**TASK DESCRIPTION:**
Reproduce the data in its entirety, exactly as supplied.

**DATA LINES:**
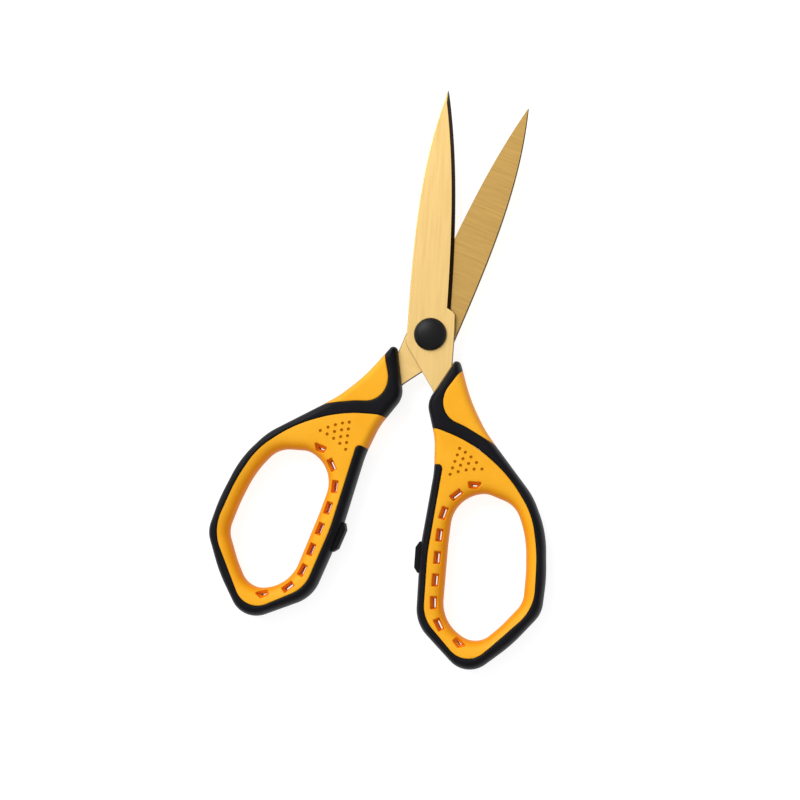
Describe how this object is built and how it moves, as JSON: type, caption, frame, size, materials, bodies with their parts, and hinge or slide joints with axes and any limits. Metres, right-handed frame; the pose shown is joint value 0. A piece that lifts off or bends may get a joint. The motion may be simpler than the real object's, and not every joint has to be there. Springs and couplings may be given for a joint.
{
  "type": "office scissors",
  "caption": "Office scissors with pointed gold blades on a capped pivot, and hard yellow handles edged with black soft grip round closed finger loops.",
  "frame": {"origin": "on the pivot axis, in the plane that the scissors lie on, which is the flat of the rear pivot cap and the rear faces of both handles", "axes": "+Y along the middle of the open blades towards their tips, +Z out of the front face, +X to the right seen from the front with the tips up"},
  "size_m": [0.1258, 0.205, 0.011],
  "materials": {
    "blade_gold": "gold-coloured hard coating on brushed steel, satin",
    "handle_yellow": "satin moulded hard plastic",
    "grip_black": "satin thermoplastic rubber",
    "cap_black": "matt moulded plastic",
    "pivot_steel": "plain turned steel",
    "spacer_nylon": "natural nylon"
  },
  "bodies": {
    "front_half": {"front_blade": "blade_gold", "right_handle_core": "handle_yellow", "right_soft_grip": "grip_black", "right_stop_bumper": "grip_black", "pivot_screw": "pivot_steel", "front_washer": "pivot_steel", "blade_spacer": "spacer_nylon", "spring_washer": "pivot_steel", "pivot_nut": "pivot_steel", "front_pivot_cap": "cap_black", "rear_pivot_cap": "cap_black"},
    "rear_half": {"rear_blade": "blade_gold", "left_handle_core": "handle_yellow", "left_soft_grip": "grip_black", "left_stop_bumper": "grip_black"}
  },
  "joints": [
    {"name": "blade_pivot", "type": "hinge", "parent": "front_half", "child": "rear_half", "pos_m": [0, 0, 0], "axis": [0, 0, -1], "range_deg": [-19.4, 68]}
  ]
}
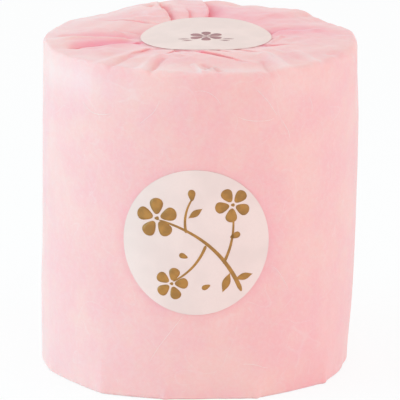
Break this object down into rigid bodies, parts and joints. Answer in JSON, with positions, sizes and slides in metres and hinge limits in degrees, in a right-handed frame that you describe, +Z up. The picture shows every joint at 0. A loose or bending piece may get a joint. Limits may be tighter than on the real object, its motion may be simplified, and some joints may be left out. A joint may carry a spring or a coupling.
{
  "type": "toilet paper roll",
  "caption": "Toilet paper roll sealed in its own sheet of gathered paper, with a round label on the top folds and one on the front.",
  "frame": {"origin": "middle of the base, on the surface that the roll stands on", "axes": "+Z up along the roll's axis, -Y towards the front label, +X to the right of someone who faces the front"},
  "size_m": [0.108, 0.1082, 0.1166],
  "materials": {
    "wrapping_paper": "matte, thin, cloudy, with long pale fibres",
    "top_label_paper": "matte, pale cream pink",
    "front_label_paper": "matte, pale cream pink, with a gold-brown print"
  },
  "bodies": {
    "root": {"wrapped_roll": "wrapping_paper", "top_label": "top_label_paper", "front_label": "front_label_paper"}
  },
  "joints": []
}
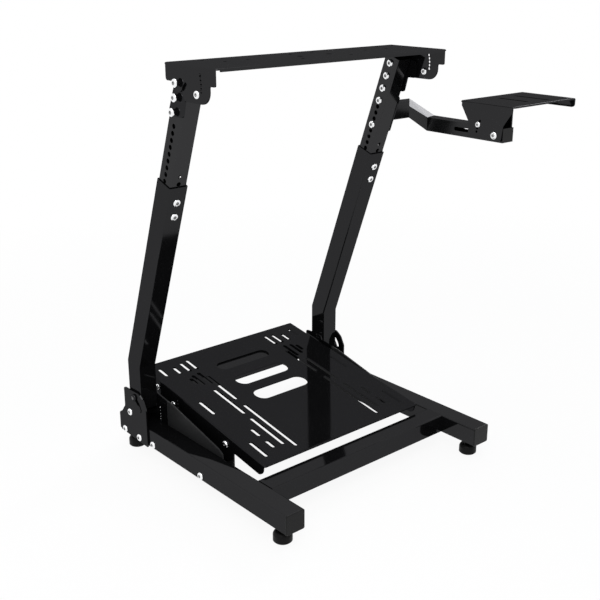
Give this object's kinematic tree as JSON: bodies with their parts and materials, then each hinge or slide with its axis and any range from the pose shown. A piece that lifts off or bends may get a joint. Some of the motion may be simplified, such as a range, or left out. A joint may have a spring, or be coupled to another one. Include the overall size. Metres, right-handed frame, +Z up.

**WRITTEN ANSWER:**
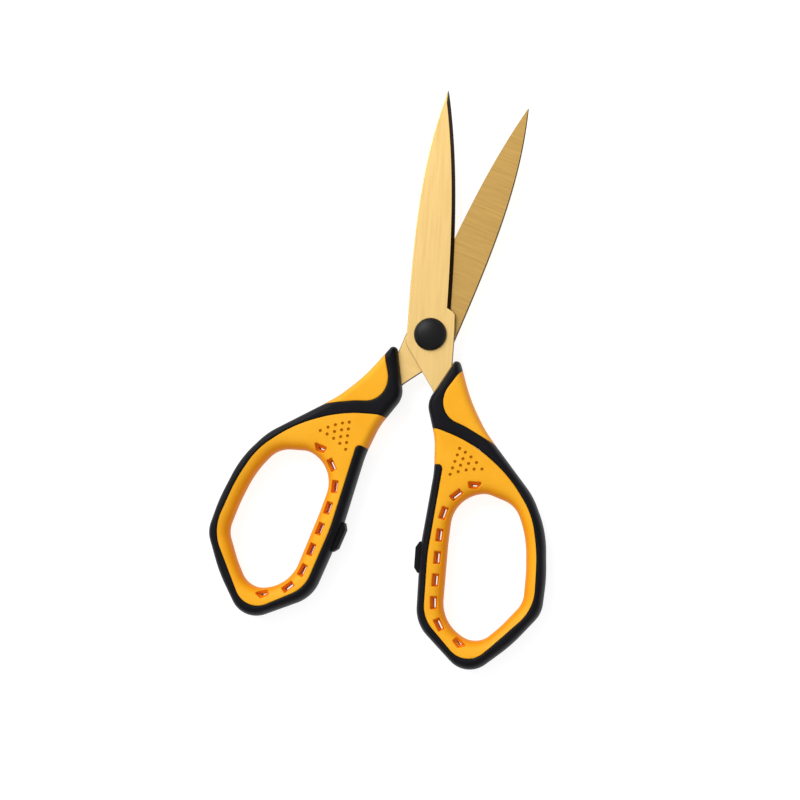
Describe how this object is built and how it moves, as JSON: type, caption, frame, size, materials, bodies with their parts, and hinge or slide joints with axes and any limits. Metres, right-handed frame; the pose shown is joint value 0. A piece that lifts off or bends may get a joint. The motion may be simpler than the real object's, and not every joint has to be there. Springs and couplings may be given for a joint.
{
  "type": "office scissors",
  "caption": "Office scissors with pointed gold blades on a capped pivot, and hard yellow handles edged with black soft grip round closed finger loops.",
  "frame": {"origin": "on the pivot axis, in the plane that the scissors lie on, which is the flat of the rear pivot cap and the rear faces of both handles", "axes": "+Y along the middle of the open blades towards their tips, +Z out of the front face, +X to the right seen from the front with the tips up"},
  "size_m": [0.1258, 0.205, 0.011],
  "materials": {
    "blade_gold": "gold-coloured hard coating on brushed steel, satin",
    "handle_yellow": "satin moulded hard plastic",
    "grip_black": "satin thermoplastic rubber",
    "cap_black": "matt moulded plastic",
    "pivot_steel": "plain turned steel",
    "spacer_nylon": "natural nylon"
  },
  "bodies": {
    "front_half": {"front_blade": "blade_gold", "right_handle_core": "handle_yellow", "right_soft_grip": "grip_black", "right_stop_bumper": "grip_black", "pivot_screw": "pivot_steel", "front_washer": "pivot_steel", "blade_spacer": "spacer_nylon", "spring_washer": "pivot_steel", "pivot_nut": "pivot_steel", "front_pivot_cap": "cap_black", "rear_pivot_cap": "cap_black"},
    "rear_half": {"rear_blade": "blade_gold", "left_handle_core": "handle_yellow", "left_soft_grip": "grip_black", "left_stop_bumper": "grip_black"}
  },
  "joints": [
    {"name": "blade_pivot", "type": "hinge", "parent": "front_half", "child": "rear_half", "pos_m": [0, 0, 0], "axis": [0, 0, -1], "range_deg": [-19.4, 68]}
  ]
}
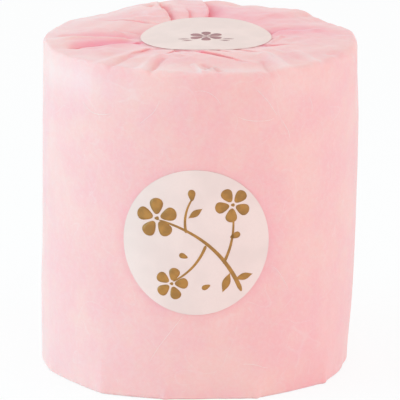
Break this object down into rigid bodies, parts and joints. Answer in JSON, with positions, sizes and slides in metres and hinge limits in degrees, in a right-handed frame that you describe, +Z up. The picture shows every joint at 0. A loose or bending piece may get a joint. Limits may be tighter than on the real object, its motion may be simplified, and some joints may be left out. A joint may carry a spring or a coupling.
{
  "type": "toilet paper roll",
  "caption": "Toilet paper roll sealed in its own sheet of gathered paper, with a round label on the top folds and one on the front.",
  "frame": {"origin": "middle of the base, on the surface that the roll stands on", "axes": "+Z up along the roll's axis, -Y towards the front label, +X to the right of someone who faces the front"},
  "size_m": [0.108, 0.1082, 0.1166],
  "materials": {
    "wrapping_paper": "matte, thin, cloudy, with long pale fibres",
    "top_label_paper": "matte, pale cream pink",
    "front_label_paper": "matte, pale cream pink, with a gold-brown print"
  },
  "bodies": {
    "root": {"wrapped_roll": "wrapping_paper", "top_label": "top_label_paper", "front_label": "front_label_paper"}
  },
  "joints": []
}
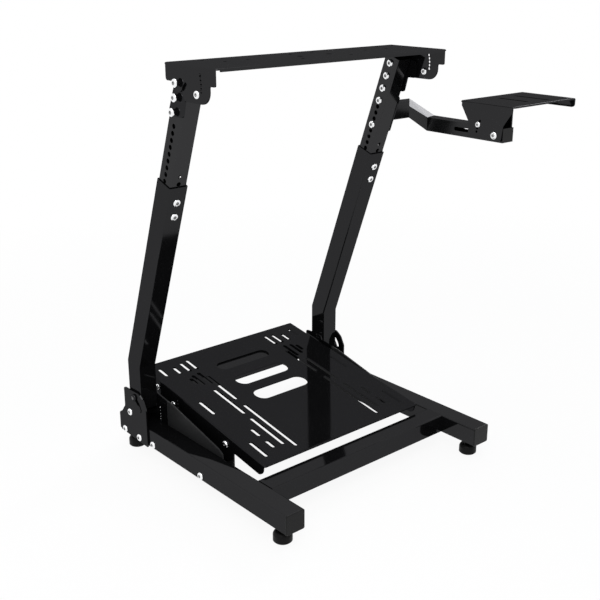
Give this object's kinematic tree as JSON: bodies with their parts and materials, then each hinge or slide with its axis and any range from the pose shown. A piece that lifts off or bends may get a joint. Some of the motion may be simplified, such as a range, or left out. A joint may have a spring, or be coupled to another one. Include the overall size. Metres, right-handed frame, +Z up.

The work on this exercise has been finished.